Me: I put a new bulb in.
Her: Well it’s not very bright
Bulb: Okay wow I’m like right here.
April showers? Big whoop, so do I.
“funeral” and “badminton” should just swap their first 3 letters
Have fun, but be careful. Your sister was vacuumed up last week, and yesterday your cousin was killed with a shoe.
– spider moms, probably
It’s a 50% chance the dental floss on the floor is mine, but until I wrestle it back into the trash, I’m treating it like a cobra at large.
Even before the lock down, yoga teachers were working from Om
Hashtag Mind Chakra Blown
Humankind: *evolves sophisticated language skills over thousands of years*
Guys talking to women online: Hey
im a cat and i FREaking love turning potential energy into kinetic *pushes glass off table* your going to feed and keep me for some reason
The way I act when I have to line my wheel up at the car wash you would think I’m trying to land a 747 on a tightrope.
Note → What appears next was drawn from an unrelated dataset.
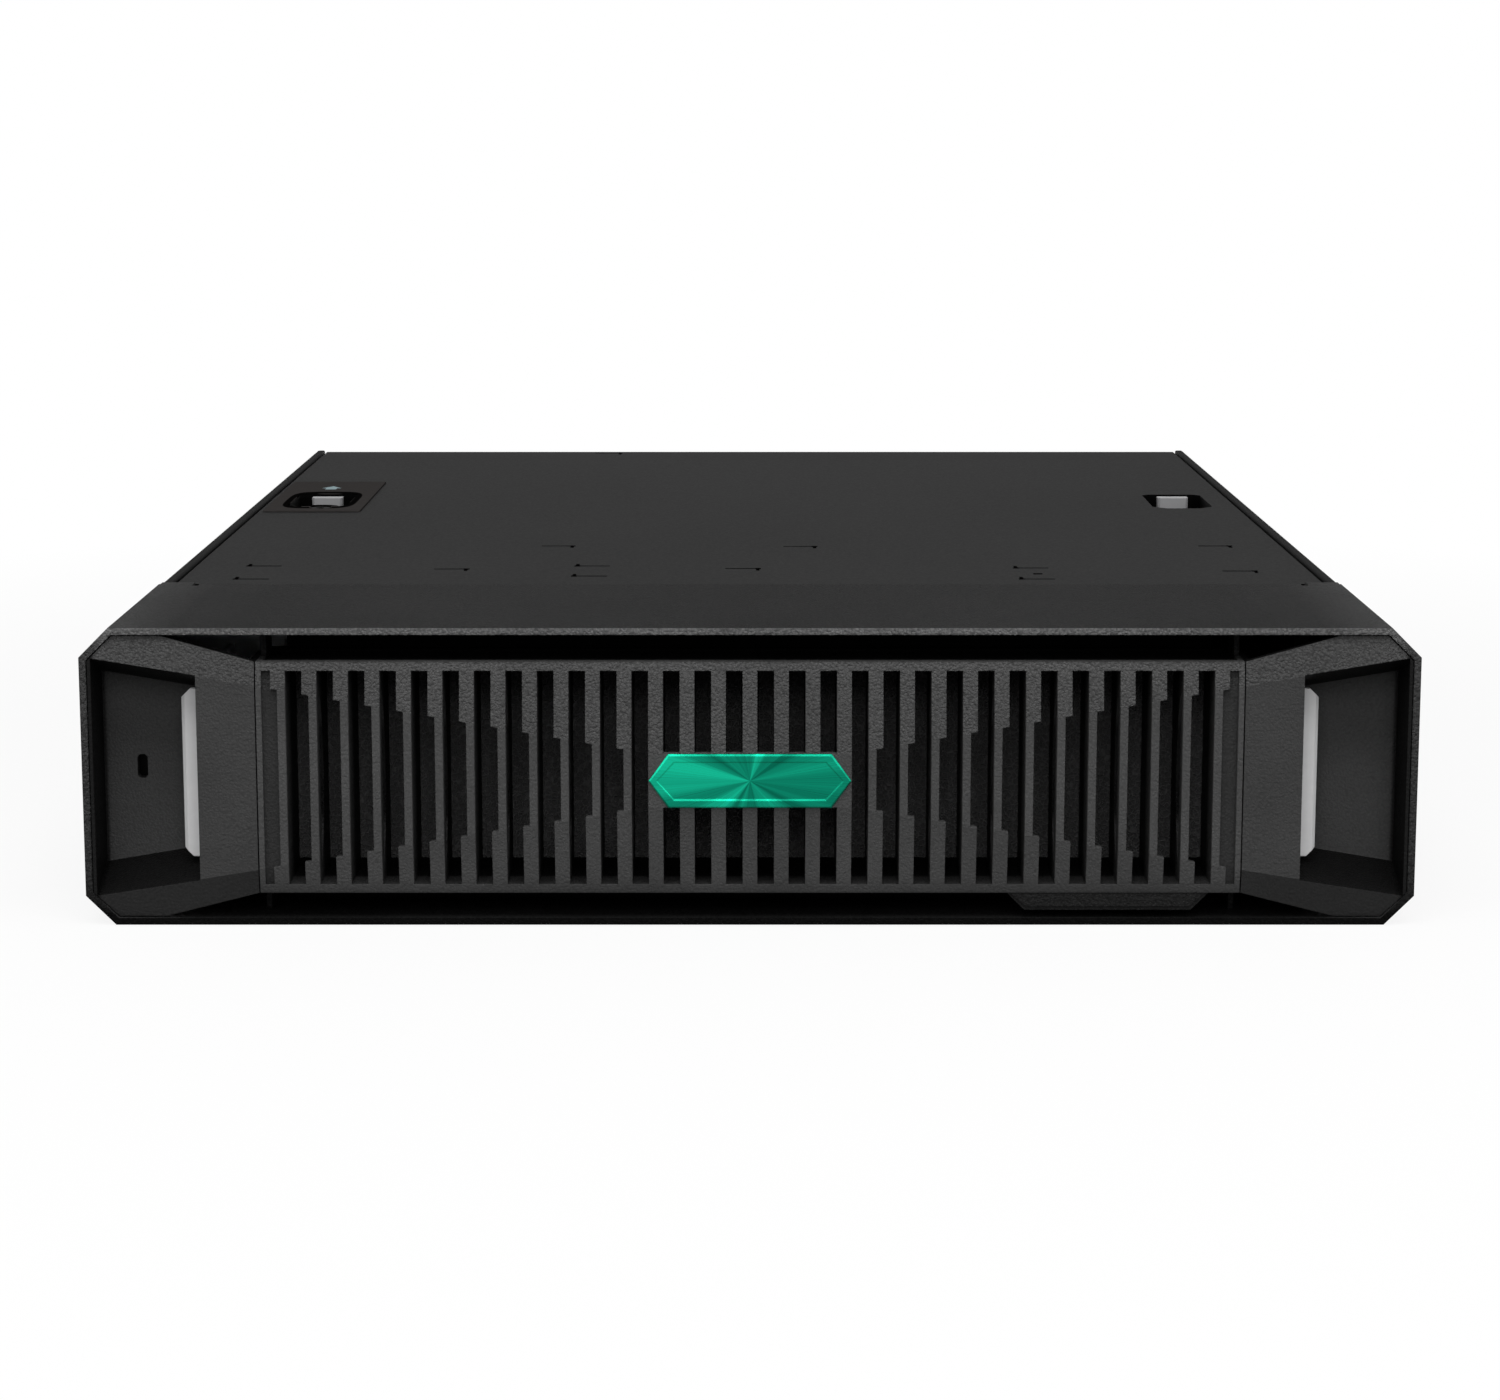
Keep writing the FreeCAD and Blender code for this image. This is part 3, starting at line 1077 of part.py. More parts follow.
def slot_screws():
    screws = []
    for n in range(SLOT_COUNT):
        z = BRACKET_Z + n * SLOT_PITCH + BRACKET_H / 2
        head = [(BRACKET_X + 5.5 + a, z + b) for a, b in polygon(SCREW_R)]
        screws.append(prism_xz(head, FRONT_Y - BRACKET_T - SCREW_HEAD, FRONT_Y - BRACKET_T))
    return screws


def riser_cage():
    """Sheet bridge over the expansion slots."""
    top = RISER_TOP
    x0, x1 = BRACKET_X - 3, RISER_X + BOARD_T + 3
    plate = box(x0, x1, inside(STEEL), inside(RISER_BACK + 12), top - SHEET, top)
    left = box(x0, x0 + SHEET, inside(STEEL), inside(RISER_BACK + 12), BOARD_Z + LAN_H + 2, top)
    right = box(x1 - SHEET, x1, inside(STEEL), inside(RISER_BACK + 12), BOARD_Z, top)
    feet = box(x1 - SHEET, x1 + 8, inside(RISER_BACK - 10), inside(RISER_BACK + 12), BOARD_Z, BOARD_Z + SHEET)
    leg = box(x0, x0 + SHEET, inside(RISER_BACK), inside(RISER_BACK + 12), BOARD_Z, BOARD_Z + LAN_H + 2)
    return joined([plate, left, right, feet, leg])


RISER_SOCKET_H = 11.0


def riser_card():
    """Upright board in its edge socket, with one socket for each card."""
    top = RISER_TOP - SHEET - 1
    socket_h = RISER_SOCKET_H
    board = box(RISER_X, RISER_X + BOARD_T, inside(20), inside(RISER_BACK), BOARD_Z + socket_h, top)
    foot = box(RISER_X - 2.8, RISER_X + BOARD_T + 1.2, inside(24), inside(RISER_BACK - 14),
               BOARD_Z, BOARD_Z + socket_h)
    sockets = [board, foot]
    for n in range(SLOT_COUNT):
        z = BRACKET_Z + n * SLOT_PITCH + BRACKET_H / 2
        base = box(RISER_X - 10, RISER_X, inside(34), inside(123), z - 3.7, z + 3.7)
        slit = box(RISER_X - 11, RISER_X - 3, inside(36), inside(121), z - 0.9, z + 0.9)
        sockets.append(base.cut(slit))
    return joined(sockets)


# ---------------------------------------------------------------- main board
def main_board():
    outline = [
        (BOARD_X0, inside(BOARD_FRONT)), (VENT_X1, inside(BOARD_FRONT)), (VENT_X1, inside(BOARD_WING)),
        (BOARD_X1, inside(BOARD_WING)), (BOARD_X1, inside(BOARD_LENGTH)), (BOARD_X0, inside(BOARD_LENGTH)),
    ]
    return prism_xy(outline, BOARD_Z - BOARD_T, BOARD_Z)


def board_points():
    """Where the board is screwed down."""
    return [
        (BOARD_X0 + 6, 60), (VENT_X1 - 6, 60), (BOARD_X0 + 6, 180), (VENT_X1 - 6, 176), (BOARD_X1 - 6, 150),
        (BOARD_X0 + 6, 330), (BOARD_X1 - 6, 330), (CPU_X - 40, 330), (CPU_X + 60, 330),
    ]


def board_standoffs():
    return [post(SCREW_R, x, inside(b), STEEL, STEEL + STANDOFF_H) for x, b in board_points()]


def board_screws():
    return [post(SCREW_R, x, inside(b), BOARD_Z, BOARD_Z + SCREW_HEAD) for x, b in board_points()]


def cpu_carrier():
    y = inside(CPU_BACK)
    frame = box(CPU_X - 42, CPU_X + 42, y - 36, y + 36, BOARD_Z, BOARD_Z + 3)
    lid = box(CPU_X - 28, CPU_X + 28, y - 26, y + 26, BOARD_Z + 3, BOARD_Z + 6)
    return joined([frame, lid])


def heat_sink():
    """Base block with straight fins along the airflow."""
    y0, y1 = inside(CPU_BACK) - SINK_L / 2, inside(CPU_BACK) + SINK_L / 2
    z0 = BOARD_Z + 6
    base = box(CPU_X - SINK_W / 2, CPU_X + SINK_W / 2, y0, y1, z0, z0 + 6)
    step = (SINK_W - SINK_FIN_T) / (SINK_FINS - 1)
    lefts = [CPU_X - SINK_W / 2 + n * step for n in range(SINK_FINS)]
    fins = [box(x, x + SINK_FIN_T, y0, y1, z0 + 6, z0 + SINK_H) for x in lefts]
    return joined([base] + fins)


def dimm_slots():
    """X of every memory socket: one bank on each side of the heat sink."""
    left = CPU_X - SINK_W / 2 - 12
    right = CPU_X + SINK_W / 2 + 12
    steps = [n * DIMM_PITCH for n in range(DIMM_PER_BANK)]
    return [left - step for step in steps] + [right + step for step in steps]


def dimm_sockets():
    y = inside(CPU_BACK)
    sockets = []
    for x in dimm_slots():
        body = box(x - 3.2, x + 3.2, y - DIMM_L / 2 - 4, y + DIMM_L / 2 + 4, BOARD_Z, BOARD_Z + 6)
        catches = []
        for end in (y - DIMM_L / 2 - 2.4, y + DIMM_L / 2 + 2.4):
            catches.append(box(x - 2.6, x + 2.6, end - 1.8, end + 1.8, BOARD_Z + 6, BOARD_Z + 20))
        groove = box(x - 0.8, x + 0.8, y - DIMM_L / 2 - 0.1, y + DIMM_L / 2 + 0.1,
                     BOARD_Z + DIMM_SEAT, BOARD_Z + 21)
        sockets.append(joined([body] + catches).cut(groove))
    return sockets


def memory_modules():
    y = inside(CPU_BACK)
    modules = []
    for x in dimm_slots():
        board = box(x - 0.6, x + 0.6, y - DIMM_L / 2, y + DIMM_L / 2,
                    BOARD_Z + DIMM_SEAT, BOARD_Z + DIMM_SEAT + DIMM_H)
        spreader = box(x - 1.7, x + 1.7, y - DIMM_L / 2 + 4, y + DIMM_L / 2 - 4,
                       BOARD_Z + 11, BOARD_Z + DIMM_H)
        modules.append(joined([board, spreader]))
    return modules


def lan_block(x0, count):
    """Ganged network sockets, open to the front."""
    block = box(x0, x0 + count * LAN_PITCH, FRONT_Y - LAN_PROUD, inside(LAN_L), BOARD_Z, BOARD_Z + LAN_H)
    middles = [x0 + (n + 0.5) * LAN_PITCH for n in range(count)]
    holes = [box(x - LAN_MOUTH / 2, x + LAN_MOUTH / 2, FRONT_Y - 2, inside(14), BOARD_Z + 2.4, BOARD_Z + 10.8)
             for x in middles]
    return block.cut(holes)


def usb_ports():
    ports = []
    for n in range(2):
        x = USB_X0 + n * USB_PITCH
        shell = box(x, x + USB_W, FRONT_Y - LAN_PROUD, inside(14), BOARD_Z, BOARD_Z + USB_H)
        mouth = box(x + 0.4, x + USB_W - 0.4, FRONT_Y - 2, inside(11), BOARD_Z + 0.4, BOARD_Z + USB_H - 0.4)
        tongue = box(x + 1, x + USB_W - 1, inside(0.5), inside(12), BOARD_Z + 2.9, BOARD_Z + 4.8)
        ports.append(joined([shell.cut(mouth), tongue]))
    return ports


def display_port():
    shell = box(DISPLAY_X0, DISPLAY_X0 + DISPLAY_W, FRONT_Y - LAN_PROUD, inside(14), BOARD_Z, BOARD_Z + USB_H)
    mouth = box(DISPLAY_X0 + 0.5, DISPLAY_X0 + DISPLAY_W - 0.5, FRONT_Y - 2, inside(10), BOARD_Z + 0.5,
                BOARD_Z + USB_H - 0.5)
    tongue = box(DISPLAY_X0 + 2.5, DISPLAY_X0 + DISPLAY_W - 2.5, inside(0.8), inside(12),
                 BOARD_Z + 2.2, BOARD_Z + 3.4)
    return joined([shell.cut(mouth), tongue])


BUTTON_PITCH = 14.0
BUTTON_TRAVEL = 1.2
BUTTON_PROUD = 1.6
COLLAR_T = 0.8
SWITCH_T = 1.2
SWITCH_BACK = STEEL + CLEAR + COLLAR_T + BUTTON_TRAVEL + CLEAR + SWITCH_T


def control_board():
    """Small board behind the buttons."""
    y = inside(SWITCH_BACK)
    board = box(BUTTON_X - 8, BUTTON_X + 12, y, y + BOARD_T, DRIVE_TOP + SHEET, BUTTON_Z + 26)
    heights = [BUTTON_Z + n * BUTTON_PITCH for n in range(2)]
    switches = [box(BUTTON_X - 3, BUTTON_X + 3, y - SWITCH_T, y, z - 3, z + 3) for z in heights]
    return joined([board] + switches)


def button(number):
    """Round push button with a collar that holds it behind the panel."""
    z = BUTTON_Z + number * BUTTON_PITCH
    collar = COLLAR_T
    length = BUTTON_PROUD + STEEL + CLEAR + collar
    cap = rod(BUTTON_R, (BUTTON_X, FRONT_Y - BUTTON_PROUD, z), (0, 1, 0), length)
    y = inside(STEEL + CLEAR)
    ring = prism_xz([(BUTTON_X + a, z + b) for a, b in polygon(BUTTON_R + 1.4)], y, y + collar)
    return joined([cap, ring])


def board_chokes():
    y = inside(CPU_BACK)
    rows = []
    for n in range(6):
        for s in (-1, 1):
            x = CPU_X - 35 + n * 14
            rows.append(box(x - 3.6, x + 3.6, y + s * 56 - 3.6, y + s * 56 + 3.6, BOARD_Z, BOARD_Z + 7))
    return rows


def board_capacitors():
    y = inside(CPU_BACK - 74)
    return [post(3.8, CPU_X - 38 + n * 11, y, BOARD_Z, BOARD_Z + 9.5) for n in range(6)]


def small_sink():
    """Pin-fin sink on the management chip."""
    y = inside(60)
    base = box(VENT_X0 + 14, VENT_X0 + 50, y - 18, y + 18, BOARD_Z, BOARD_Z + 3)
    lefts = [VENT_X0 + 14 + n * 5.85 for n in range(7)]
    fins = [box(x, x + 0.9, y - 18, y + 18, BOARD_Z + 3, BOARD_Z + 13) for x in lefts]
    return joined([base] + fins)


def coin_cell():
    x, y = BOARD_X1 - 24, inside(BOARD_WING + 70)
    holder = post(12.6, x, y, BOARD_Z, BOARD_Z + 2.4, 8)
    cell = post(10.0, x, y, BOARD_Z + 2.4, BOARD_Z + 5.6, 16)
    return joined([holder, cell])


def boot_module():
    """Flash module on its edge socket and post."""
    x, y = BOARD_X1 - 58, inside(BOARD_WING + 20)
    card = box(x, x + 22, y, y + 80, BOARD_Z + 3.0, BOARD_Z + 3.8)
    starts = [y + 12 + n * 22 for n in range(3)]
    chips = [box(x + 3, x + 19, start, start + 16, BOARD_Z + 3.8, BOARD_Z + 5.2) for start in starts]
    socket = box(x, x + 22, y - 5, y, BOARD_Z, BOARD_Z + 5)
    foot = post(2.6, x + 11, y + 76, BOARD_Z, BOARD_Z + 3.0)
    return joined([card, socket, foot] + chips)


def fan_headers():
    y = inside(BOARD_LENGTH - 6)
    middles = [fan_x(n) - 20 for n in range(1, FAN_COUNT)]
    return [box(x - 6, x + 6, y - 4, y + 4, BOARD_Z, BOARD_Z + 8) for x in middles]


# ---------------------------------------------------------------- all nodes
def main():
    os.makedirs("parts", exist_ok=True)
    grip = hand_grip()
    latch = bezel_latch()
    pin = latch_pin()
    bracket = ear()
    save("bezel_shroud", bezel_shroud())
    save("bezel_grille", bezel_grille())
    save("grip_right", grip)
    save("grip_left", left_grip())
    save("lock_plate", lock_plate())
    save("badge_plate", badge_plate())
    save("name_tab", name_tab())
    save("latch_right", latch)
    save("latch_left", mirrored(latch))
    save("latch_pins", pin, mirrored(pin))
    save("filter_frame", filter_frame())
    save("filter_pads", *filter_pads())
    save("chassis_tray", chassis_tray())
    save("front_panel", front_panel())
    save("rear_panel", rear_panel())
    save("fan_bracket", fan_bracket())
    save("bezel_ears", bracket, mirrored(bracket))
    save("screws", *ear_screws(), *slot_screws(), *board_screws())
    save("access_panel", access_panel())
    save("latch_label", latch_label())
    save("cover_catch_left", cover_catch(-RECESS_X))
    save("cover_catch_right", cover_catch(RECESS_X))
    save("cover_lock", cover_lock())
    for n in range(FAN_COUNT):
        save(f"fan_frame_{n + 1}", fan_frame(n))
        save(f"fan_rotor_{n + 1}", fan_rotor(n))
    save("psu_cage", psu_cage())
    save("power_backplane", power_backplane())
    for n in range(2):
        save(f"psu_{n + 1}", psu_case(n))
        save(f"psu_release_{n + 1}", psu_release(n))
    save("drive_cage", drive_cage())
    save("drive_backplane", drive_backplane())
    for n in range(DRIVE_COUNT):
        save(f"drive_{n + 1}", drive_carrier(n))
        save(f"drive_lever_{n + 1}", drive_lever(n))
    save("slot_covers", *slot_covers())
    save("riser_cage", riser_cage())
    save("riser_card", riser_card())
    save("main_board", main_board())
    save("board_standoffs", *board_standoffs())
    save("cpu_carrier", cpu_carrier())
    save("heat_sink", heat_sink())
    save("dimm_sockets", *dimm_sockets())
    save("memory_modules", *memory_modules())
    save("lan_ports", lan_block(LAN_X0, LAN_COUNT), lan_block(MANAGEMENT_X0, 1))
    save("usb_ports", *usb_ports(), display_port())
    save("control_board", control_board())
    save("power_button", button(1))
    save("locator_button", button(0))
    save("power_stage", *board_chokes(), *board_capacitors(), *fan_headers())
    save("small_sink", small_sink())
    save("board_modules", coin_cell(), boot_module())


main()
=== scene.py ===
# %% [markdown]
# # Dressing a two-unit rack server
# The server's construction arrives as a fixed frame: every sheet, moulding, fan and latch
# is already at its real size and place, in metres, with +Z up and the bezel facing -Y.
# This lesson gives each piece its finish, models the small things that sheet metal
# drawings leave out, and sets up a studio that shows it all.

# %% Load the frame
import json
import math
import random

import bmesh
import bpy
from mathutils import Matrix, Vector
from mathutils.bvhtree import BVHTree


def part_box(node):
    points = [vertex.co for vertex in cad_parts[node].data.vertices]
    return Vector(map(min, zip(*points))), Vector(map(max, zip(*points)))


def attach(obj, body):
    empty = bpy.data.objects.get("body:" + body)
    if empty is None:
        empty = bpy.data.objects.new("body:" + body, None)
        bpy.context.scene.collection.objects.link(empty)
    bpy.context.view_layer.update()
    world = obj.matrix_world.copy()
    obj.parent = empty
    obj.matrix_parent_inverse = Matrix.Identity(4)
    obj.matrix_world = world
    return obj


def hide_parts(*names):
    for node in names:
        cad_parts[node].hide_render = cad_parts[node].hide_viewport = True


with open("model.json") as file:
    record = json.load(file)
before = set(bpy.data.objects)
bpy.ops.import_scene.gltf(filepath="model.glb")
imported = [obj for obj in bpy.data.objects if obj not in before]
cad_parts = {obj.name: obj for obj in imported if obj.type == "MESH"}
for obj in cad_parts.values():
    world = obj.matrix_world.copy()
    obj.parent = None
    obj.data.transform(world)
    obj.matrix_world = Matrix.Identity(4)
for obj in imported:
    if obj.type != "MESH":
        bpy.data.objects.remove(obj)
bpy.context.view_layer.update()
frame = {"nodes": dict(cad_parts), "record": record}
random.seed(7)

# %% [markdown]
# ## Places that the lesson measures from
# Nothing is typed in twice: the places come from the boxes of the pieces themselves. The
# shroud's front edge is the rim of the bezel, and the tray gives the chassis.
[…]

When my wife asks me to get her something from her giant purse, it’s always “Check the big pocket. No the side pocket. Wait, the medium pocket on the inside. Maybe the other side pocket. Did you check the big pocket?”
I can never remember. Is it stalactite or stalagmite that’s the bad one?
Me: I can’t get this damn sports bra on!
Him:
Me:
Him: that’s a plastic produce bag
Me: I FOUND IT IN THE MELON SECTION!
Restless leg syndrome does not give you the right to swiftly kick people whenever you feel like it. I know that now.. 😆
“if I can play devils advocate for a second” bro just let me talk to the devil himself u are sooo annoying
The only reason I’d want to go to heaven is to speak to the manager.
Me: I’m on the carnival diet.
Person: You mean the carnivore diet?
Me: No, the carnival diet. I eat hot dogs, funnel cake, and cotton candy.
(scientists naming weird spiny thing in a bush)
Scientist 1: This thing sucks
Scientist 2: Yeah!
S1: It’s hogging all the hedges!
S2: Wait.
GOD: [reviewing solar system] hmm… i’ll give it 5 stars
EARTH: [imediately starts screamig due to masive gravitational pull of 4 new stars]
My husband texted to let me know he unloaded the dishwasher.
Like, ok guy. If I texted every task I did, it’d be a novel. Settle down.
My girlfriend says she wants a fairy tale wedding. Anyone know where I can get hold of a bear costume and 50lbs of porridge?
Hubby is playing “Restaurant” with the kids and it went from them serving him food, to him calling the cops on them so I guess it’s not going well.
it’s cool I can come out tonight my 11yo son gave me the go-ahead
[texting old friend I only hung out with cuz they had a trampoline] do u still got that trampoline
I want to win a contest where you get a line in a movie. And I want that line to be about the chili dog I’m eating. And I’m going to keep screwing up that line. And they’re going to have to keep bringing me chili dogs.
What happens if you fight a dinosaur?
You get Jurasskicked!
I put the clean laundry pile on my bed so I’d be motivated to fold it and have a place to sleep. So after a few nights sleeping on the couch I started scooping all the laundry up in my quilt, setting it on the floor, then putting it back on the bed in the morning.
Ironically I’m watching an exercise infomercial because I’m too lazy to get the remote.